According to Article 258 TFEU: “If the State concerned does not comply with the opinion within the period laid down by the Commission, the latter may bring the matter before the Court of Justice of the European Union”.
The Court will then issue a judgment and if a Member State fails to act in order to comply with this, the Commission is entitled to open a further infringement case with only one written warning, before referring the Member State to Court under Article 260 TFEU.
If the Commission refers a Member State to Court under Article 260 TFEU, that is, if a Member State is referred to Court twice, firstly under Article 258 TFEU and subsequently under Article 260 TFEU, then the Commission is entitled to propose financial penalties on the Member State concerned based on the severity of the infringement.
The final paragraph in Article 260 (2) TFEU states that, “If the Court finds that the Member State concerned has not complied with its judgment it may impose a lump sum or penalty payment on it”.
Infringement Procedures related to Ireland:
The introduction of formal infringement procedures is relatively common. In 2019, 50 formal infringement procedures were issued by the European Commission, with one example involving Ireland relating to vehicle tax legislation.
In a longstanding case, the Commission argued that Ireland was infringing EU law due to the way in which it was applying tax to vehicles that were rented or leased. By obliging temporary importers to pay the entire tax liability for permanent vehicle registration, Ireland was, according to the Commission, restricting the freedom to provide services.
In July 2014, the Commission issued Ireland with a Letter of Formal Notice and in February 2015 the Commission issued Ireland a Reasoned Opinion. In July 2015, Ireland was referred to the Court and in September 2017 it ruled that Ireland was in breach of EU law.

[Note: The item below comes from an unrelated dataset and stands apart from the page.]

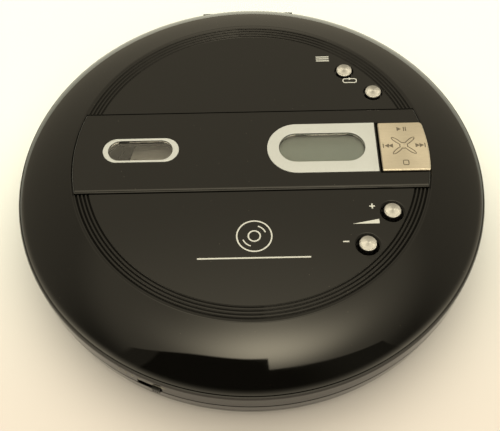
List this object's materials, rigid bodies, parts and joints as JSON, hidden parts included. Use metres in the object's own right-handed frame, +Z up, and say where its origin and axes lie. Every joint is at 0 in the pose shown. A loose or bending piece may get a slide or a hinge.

A further case involving Ireland relates to energy tax on vessels. In 2013 the Commission issued Ireland with a Letter of Formal Notice requesting that legislation be amended to ensure that the owners of private pleasure vessels e.g. yachts, were prevented from purchasing lower taxed fuel intended for commercial fishing vessels.
In April 2014, the Commission issued Ireland a Reasoned Opinion and in November 2014, Ireland was referred to the European Court of Justice. In October 2018, the court ruled that Ireland was in breach of the Fiscal Marking and Energy Tax Directives. Ireland accepted the ruling and informed the Commission that the legislative changes would be introduced in the Finance Bill for 2019.
How will infringement procedures impact the UK Internal Market Bill?
The purpose of the infringement procedures is to ensure that Member States comply with EU Treaty obligations. Through a lengthy process, the European Commission aims for the infringement procedure to encourage cooperation and compliance, with Court proceedings as the final stage of the process.
At present, with little time left before the end of the UK’s transition phase on 31 December 2020, it is unclear how the procedure will impact the UK Internal Market Bill, but it will result in additional political and diplomatic pressure. As is clear from the two Irish examples highlighted here, the infringement procedure can take years to run its course, an average of 36 months according to the European Commission.
In spite of all of this, negotiations between the EU and UK continue as the Brexit clock counts down. The European Parliament must also approve it, and indeed any trade deal. The Parliament has stated that the Internal Market Bill “clearly represents a serious and unacceptable breach of international law”. The bill, in its current form, created a significant political obstacle must be overcome, if any EU – UK trade agreement is to be approved by the European Parliament.
*Following the Withdrawal Agreement, the UK entered an implementation period, during which it continues to be treated as a Member State for certain purposes.